Okay, so far it's probably mostly a function of their change in behavior, rather than what you folks have accomplished. Or is that balance starting to swing your way?
- President and Chief Operating Officer
Well, I'm not exactly sure what you're referring to, Mark.
Well, what I mean is that, if they're shutting old, high cost machines, rather than playing around in your markets, that's more what they're doing than what you're doing.
- President and Chief Operating Officer
Right.
But ERP and drive suggest that you should be starting to make it more difficult for them in your markets anyway. I'm sort of curious whether that balance has started to shift.

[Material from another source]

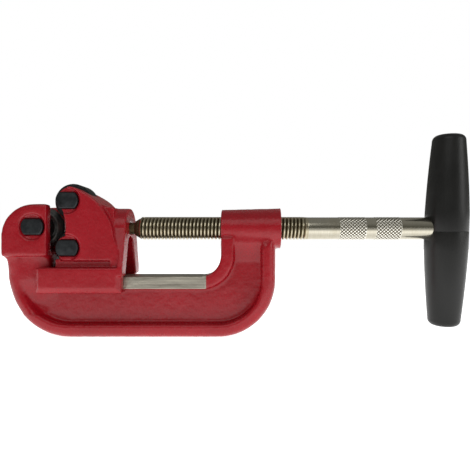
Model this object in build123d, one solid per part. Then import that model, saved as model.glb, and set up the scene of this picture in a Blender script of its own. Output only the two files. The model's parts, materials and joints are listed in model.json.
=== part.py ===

- President and Chief Operating Officer
Well, yes, I don't think there's any question that we've gained significant inroads through the things that we're doing. George mentioned his trips over the last three weeks with customers. There's no doubt when we go out and talk with really all of our customers in all of our business units, we are the supplier of choice. I don't think there's any question about that. I think the things we've done with differentiating ourselves through MyGlatfelter.com, with the face time that we're experiencing with our customers, now the ERP system, the branding effort that we went through last year, all these are clear differentiators. I think that that's really a significant reason why our volumes are where they are and why our backlogs and why we're on allocation in a lot of our markets.
So I think we're doing a lot of the right things. I think it's swung our way. There's no doubt that what other folks have done, taking that offline certainly helps, and we're pleased to see that, the high cost businesses need to go offline. But I think we're controlling our own destiny a lot more than we did before.
Terrific. It's a good time to have some good news. Thanks very much.
Operator
There appear to be no further questions at this time.
- Corporate Manager of Communications
Great. If there are no further questions, thank you very much for our participation today, and have a great day.